Nessa busca Schad não investigou imediatamente e de forma alguma, os modelos adulteráveis. Procurou antes de mais, motivos de forma e comportamento que permitissem uma imagem credível, através da alternativa estilística, sem prejuízo do aspecto da utilidade, no efeito a grande distância. Com excepção de uma variante assimétrica no modelo, que suscitou uma recusa por parte do contratante, questionou-se se deveria privilegiar a combinação usual de Cruz e Corpo, ou a representação singular da figura de Cristo, que depois também teria de assumir a função iconográfica e formal da cruz. Depois de uma decisão a favor da primeira opção, veio a difícil tarefa de conceber a criação do monumento. Para a construção do tronco da cruz e do corpo, nem se questionou a não utilização de grandes secções maciças. Mas Schad sabia como colocar as barras quadradas em corpo oco, de modo a que produzisse o efeito de solidez e que se evidenciasse pela elevada altura num todo.

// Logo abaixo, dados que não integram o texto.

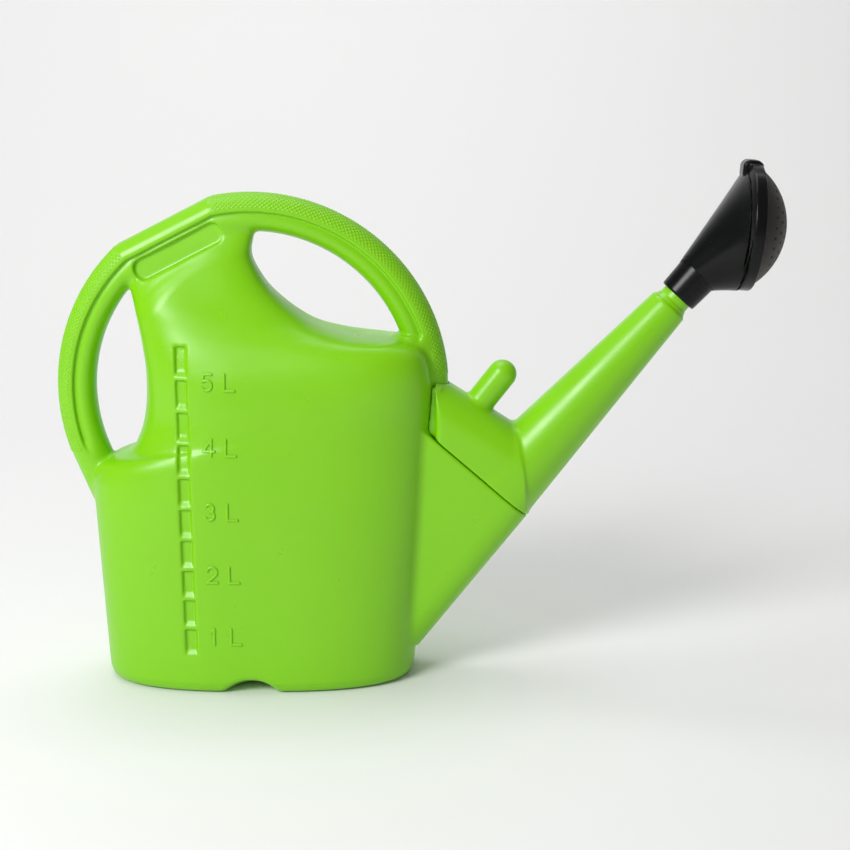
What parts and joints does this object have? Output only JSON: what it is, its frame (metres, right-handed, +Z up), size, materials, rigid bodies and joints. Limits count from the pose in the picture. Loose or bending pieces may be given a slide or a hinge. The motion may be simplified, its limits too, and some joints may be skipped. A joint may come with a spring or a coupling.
{
  "type": "watering can",
  "caption": "Flat-sided blow-moulded watering can with a ring-shaped handle, a litre scale, a long spout with a storage peg, and a removable domed spray rose.",
  "frame": {"origin": "middle of the can's base, on the ground, halfway between the front and rear walls and on the plane of symmetry", "axes": "+X runs forward from the rear handle to the spout and rose, +Z is up, +Y is away from the side that carries the litre scale"},
  "size_m": [0.5251, 0.1198, 0.3789],
  "materials": {
    "can_green": "satin moulded lime green polyethylene",
    "grip_green": "fine diamond knurl in the same green",
    "rose_black": "satin black",
    "seal_rubber": "soft black"
  },
  "bodies": {
    "can": {"tank": "can_green", "handle_bridge": "can_green", "rear_handle": "can_green", "front_handle": "can_green", "rear_grip": "grip_green", "front_grip": "grip_green", "litre_marks": "can_green", "spout_root": "can_green", "spout_block": "can_green", "spout_cone": "can_green", "spout_tip": "can_green", "rose_peg": "can_green"},
    "seal": {"rose_seal": "seal_rubber"},
    "rose": {"rose_socket": "rose_black", "rose_hood": "rose_black", "rose_rim": "rose_black", "rose_face": "rose_black"}
  },
  "joints": [
    {"name": "rose_pull", "type": "slide", "parent": "can", "child": "seal", "axis": [0.6678, 0, 0.7443], "range_m": [0, 0.05]},
    {"name": "rose_turn", "type": "hinge", "parent": "seal", "child": "rose", "pos_m": [0.2985, 0, 0.2758], "axis": [0.6678, 0, 0.7443], "continuous": true}
  ]
}
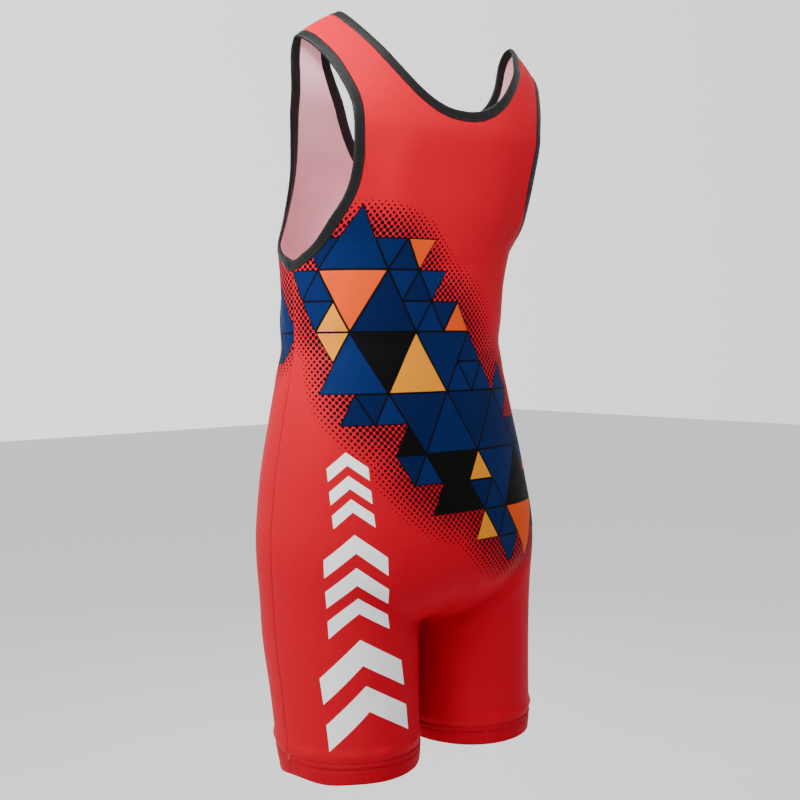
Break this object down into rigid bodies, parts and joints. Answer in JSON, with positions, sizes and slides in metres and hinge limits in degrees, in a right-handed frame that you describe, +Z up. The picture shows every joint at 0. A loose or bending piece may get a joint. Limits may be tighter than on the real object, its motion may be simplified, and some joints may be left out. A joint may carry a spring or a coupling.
{
  "type": "wrestling singlet",
  "caption": "Sleeveless one-piece stretch garment with short legs, bound neck and armholes and turned hems, standing open as if worn.",
  "frame": {"origin": "midway between the two strap crests at their neck ends, where the wearer's shoulders hold the garment up", "axes": "+Z up, towards the neck; the front faces -Y; +X is the wearer's left"},
  "size_m": [0.3538, 0.2272, 0.8048],
  "materials": {
    "red_stretch_cloth": "smooth satin stretch knit, red with a printed pattern, pale pink inside",
    "black_binding": "black folded stretch binding, dull sheen"
  },
  "bodies": {
    "root": {"back_panel": "red_stretch_cloth", "front_panel": "red_stretch_cloth", "neck_binding": "black_binding", "armhole_binding_left": "black_binding", "armhole_binding_right": "black_binding"}
  },
  "joints": []
}
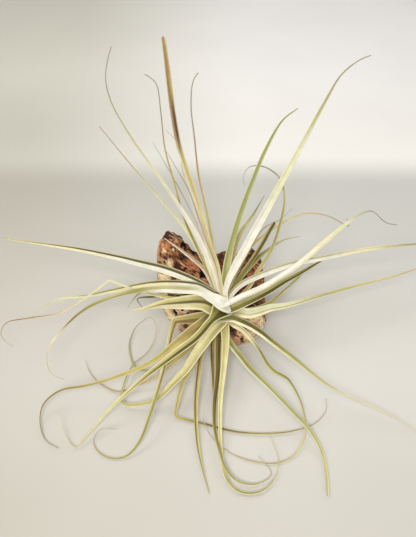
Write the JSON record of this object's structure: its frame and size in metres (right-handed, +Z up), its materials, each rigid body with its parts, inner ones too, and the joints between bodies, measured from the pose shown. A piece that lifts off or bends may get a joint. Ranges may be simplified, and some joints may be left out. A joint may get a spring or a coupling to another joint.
{
  "type": "air plant on a wood block",
  "caption": "Straminea hybrid air plant: an open rosette of long, channelled silver and olive leaves with curling tips, rooted on the front of a rough block of wood.",
  "frame": {"origin": "on the flat underside of the wood block, under its middle, at the level of the surface that it stands on", "axes": "+Z up from the surface; -Y towards the front, the side that the crown leans to; +X to the right seen from the front"},
  "size_m": [0.4627, 0.3616, 0.2743],
  "materials": {
    "silver_leaf": "matt, velvety with fine scales",
    "olive_leaf": "matt, finely scaled",
    "dry_leaf": "matt, dry",
    "wood": "rough, weathered"
  },
  "bodies": {
    "root": {"crown": "silver_leaf", "leaf_centre_dried": "dry_leaf", "leaf_back_tall_right": "silver_leaf", "leaf_back_tall_left": "silver_leaf", "leaf_back_hooked_right": "silver_leaf", "leaf_back_hooked_left": "dry_leaf", "leaf_back_thin_left": "silver_leaf", "leaf_back_green": "olive_leaf", "leaf_back_dark": "olive_leaf", "leaf_back_loop": "olive_leaf", "wisp_back_pale": "dry_leaf", "wisp_back_red": "dry_leaf", "wisp_back_short": "dry_leaf", "wisp_back_grey": "dry_leaf", "leaf_right_tan_arch": "dry_leaf", "leaf_right_broken": "dry_leaf", "leaf_right_dark_arch": "olive_leaf", "leaf_right_curled": "silver_leaf", "leaf_right_long_upper": "silver_leaf", "leaf_right_olive": "olive_leaf", "leaf_right_low": "olive_leaf", "leaf_right_kinked": "silver_leaf", "leaf_front_right_long": "silver_leaf", "leaf_front_right_twisted": "olive_leaf", "leaf_front_right_down": "olive_leaf", "leaf_front_broad": "olive_leaf", "leaf_front_dark": "olive_leaf", "leaf_front_short": "olive_leaf", "leaf_front_left": "olive_leaf", "leaf_front_kinked": "dry_leaf", "leaf_front_left_broad": "olive_leaf", "leaf_front_left_green": "olive_leaf", "leaf_front_left_tan": "dry_leaf", "leaf_front_left_loop": "olive_leaf", "leaf_left_far_curl": "olive_leaf", "leaf_left_kinked_drop": "silver_leaf", "leaf_left_pale_fold": "silver_leaf", "leaf_left_brown_tip": "dry_leaf", "leaf_left_upper_white": "silver_leaf", "leaf_left_curved_white": "silver_leaf", "leaf_left_long": "silver_leaf", "leaf_left_pink_short": "silver_leaf", "wisp_left_kinked": "dry_leaf", "wisp_left_low": "dry_leaf", "wood": "wood"}
  },
  "joints": []
}
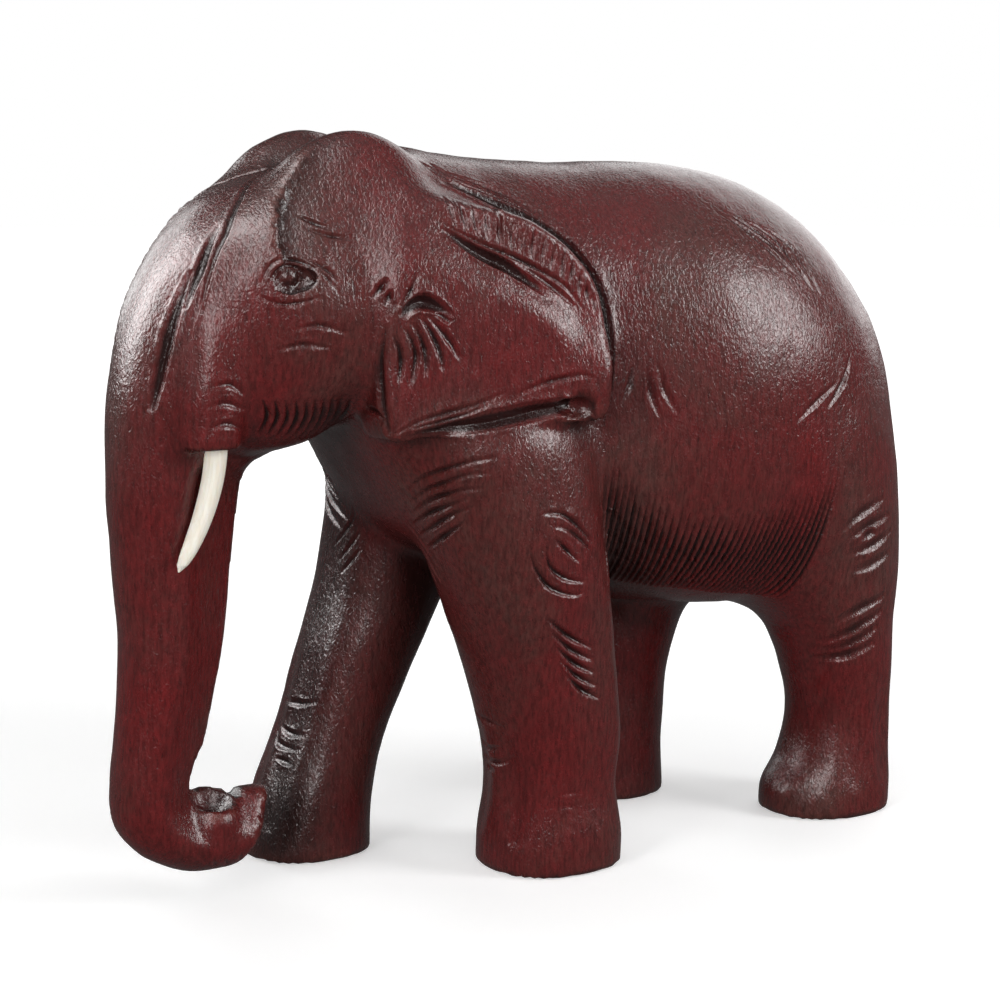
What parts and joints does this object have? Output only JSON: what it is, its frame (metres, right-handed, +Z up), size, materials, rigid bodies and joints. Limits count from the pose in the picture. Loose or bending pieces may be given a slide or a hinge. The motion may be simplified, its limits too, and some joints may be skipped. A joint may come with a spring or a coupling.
{
  "type": "carved wooden elephant",
  "caption": "Solid wood carving of a walking elephant with hanging trunk and separate ivory-coloured tusks glued into sockets; stands on flat soles.",
  "frame": {"origin": "on the ground plane, under the middle of the figure's length and width", "axes": "+Z up, the elephant faces -Y, its left side is +X"},
  "size_m": [0.1008, 0.2523, 0.2],
  "materials": {
    "stained_wood": "mahogany-red stain under satin lacquer, tool marks darker in the cuts",
    "ivory_resin": "cream satin resin, polished by hand"
  },
  "bodies": {
    "root": {"carved_body": "stained_wood", "tusk_left": "ivory_resin", "tusk_right": "ivory_resin"}
  },
  "joints": []
}
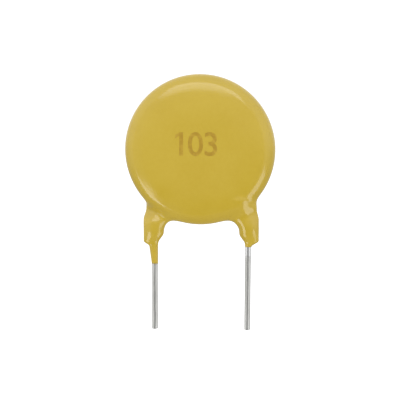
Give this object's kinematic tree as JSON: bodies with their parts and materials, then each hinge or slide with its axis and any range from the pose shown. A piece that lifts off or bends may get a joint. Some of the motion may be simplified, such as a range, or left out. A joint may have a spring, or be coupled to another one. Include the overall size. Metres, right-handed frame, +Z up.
{
  "type": "ceramic disc capacitor",
  "caption": "Round ceramic disc capacitor in a dipped yellow resin coating, with straight radial wire leads for a printed circuit board.",
  "frame": {"origin": "midway between the two leads on the seating plane, where the coating meets the circuit board", "axes": "+X across the leads towards the front lead, -Y out of the front face of the disc, +Z up from the board towards the disc"},
  "size_m": [0.0159, 0.004, 0.0272],
  "materials": {
    "yellow_resin": "gloss",
    "ceramic": "matte",
    "silver": "satin",
    "tinned_wire": "satin",
    "solder": "satin"
  },
  "bodies": {
    "root": {"coating": "yellow_resin", "ceramic_disc": "ceramic", "front_electrode": "silver", "back_electrode": "silver", "front_lead": "tinned_wire", "back_lead": "tinned_wire", "front_solder": "solder", "back_solder": "solder"}
  },
  "joints": []
}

O Corpo de Cristo reduzido a uma série de segmentos de barra, unidos entre si por ângulos obtusos e torções calculadas, está suspenso com os braços bem abertos e de um modo, que se consegue mostrar a condição entre uma passividade sofrida e uma libertação majestosa. A leitura que se retira da posição da cabeça, tanto representa uma inclinação sofrida, como um olhar para os crentes reunidos em baixo.

De um modo incomparável, no Crucifixo de Fátima de Robert Schad, Cruz e Corpo formam um todo e ao mesmo tempo, diferenciam-se. O Corpo tornou-se de certo modo, uma estrutura de expressão de si próprio. A Cruz é simultaneamente o símbolo e o eco do Corpo. À riquíssima história tradicional, Schad adicionou um verdadeiro elemento inovador que será compreendido como um parceiro que assenta num comportamento triunfal da construção monumental arquitectónica do edifício da igreja de Alexandros Tombazis. Robert salienta que não é a fórmula corrente “arte na obra” que fará jus à agregação desta obra de construção e de escultura. Será antes a fórmula mais mediática “Arte e construção”.